Start with a simple checkpoint. Trace one journal from source event to posted entry without using a spreadsheet that lives on someone's desktop. If you cannot do that today, your close pain is probably coming from handoffs and missing evidence as much as from manual entry itself. A common failure mode is thinking the problem is finance rekeying when the real issue is inconsistent source data, unclear ownership, or reconciliation breaks that surface only near close.
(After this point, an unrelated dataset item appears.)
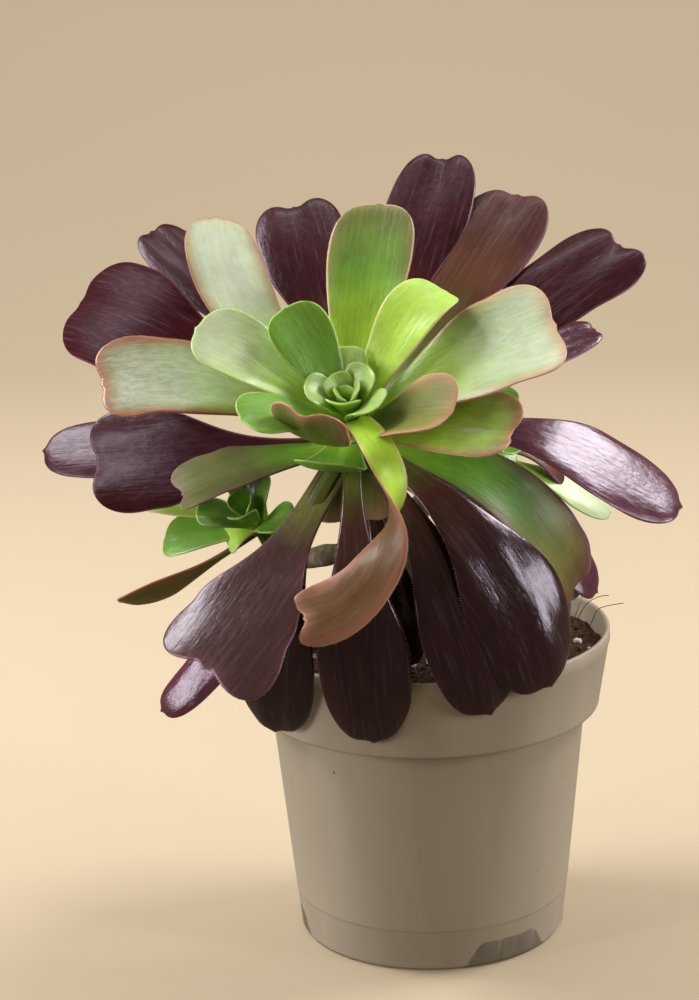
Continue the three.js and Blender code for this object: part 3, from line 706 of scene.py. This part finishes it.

The goal is not a hands-off close. It is to move repetitive accounting work out of manual queues so your team can spend time on policy judgments, material exceptions, and investigation. Repetitive tasks like data entry, transaction coding, and reconciliation are the right place to start. Entries that depend on unusual business context, disputed transactions, or unclear timing usually still need human review.
By the end of this guide, you should have three decisions made. First, which journal family is repetitive enough to automate first, often accruals or other high-volume entries. Second, which exceptions must stay in an approval path because they carry real accounting risk. Third, how you will verify that improvement is real: fewer manual touchpoints, fewer reconciliation breaks, fewer late adjustments, and a cleaner month-end close, not just more entries posted automatically.
That discipline matters because better tooling does not automatically produce better decisions. Workday has reported that 50% of finance leaders still make gut-based decisions because data is siloed or not readily available. The test is not whether the software posts faster. It is whether your team can close with less manual effort and more trust in the numbers. Related: What Is an Accounting Cycle? How Payment Platforms Should Structure Month-End and Quarter-End Close.
Eliminating manual journal entries means removing rekeying and handoff work, not removing finance judgment. In practice, approved source events generate entries, those entries post to the General Ledger (GL) without manual re-entry, and people focus on policy decisions and material exceptions.
Use a testable standard for each in-scope flow: you can trace an entry from source event to GL post, confirm its approval history, and match it in reconciliation without pulling an offline spreadsheet.
If your team still copies values into Excel templates, attaches support files, and emails approvals before posting, the manual process is still in place. Redwood's point is that some "automated" setups hide that upstream labor behind a cleaner interface.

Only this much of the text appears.